What are the most common DIY mistakes that lead to birds getting inside?
Three big ones are draping netting loosely rather than tensioning it, failing to secure corners and seams so they lift or flex, and leaving any loose gathers or hanging ends. These create entry points where birds become trapped instead of being excluded.
Can netting be used over nesting areas, or does it need to be installed before birds arrive?
For lowest risk, install before birds establish nesting or roosting. If birds are already present, they may attempt to pass through openings or become trapped while trying to access eggs or nesting materials, increasing both welfare impact and rescue difficulty.
Does netting work equally well for all birds?
No. Species behavior matters. Some birds may land on top of the net or find ways to bypass it, which reduces effectiveness and can lead to repeated exposure. Matching mesh size, placement height, and deterrent strategy to the specific species gives better outcomes.
If I use netting instead of spikes, do I still need to do inspections?

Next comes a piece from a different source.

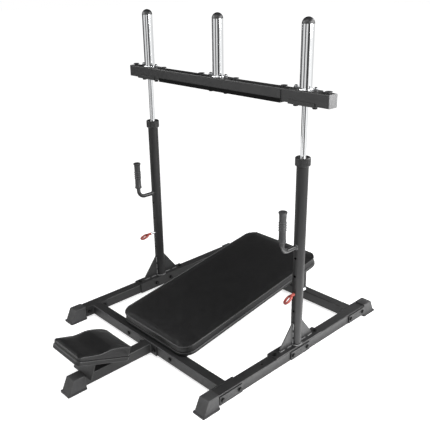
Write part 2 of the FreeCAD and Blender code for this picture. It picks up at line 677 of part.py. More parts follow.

Yes. Netting installations can degrade over time due to weather, UV exposure, and physical wear at edges and anchor points. Plan periodic checks for slack areas, damaged mesh, and new entry gaps, especially after storms.
What are safer alternatives when netting is difficult to install correctly?
Habitat modification is often the safest long-term approach, such as removing food sources or blocking access to nesting sites before birds arrive. Dense physical barriers at entry points can also reduce risk compared with solutions that rely on entanglement-prone geometry.
Are there legal or regulatory considerations I should know about?
Yes, especially if you live in places with restrictions tied to mesh size and entanglement risk. In the US, federal protections can apply to migratory birds, and knowingly using netting in a way that predictably traps and injures birds can create compliance risk, particularly for commercial or industrial sites.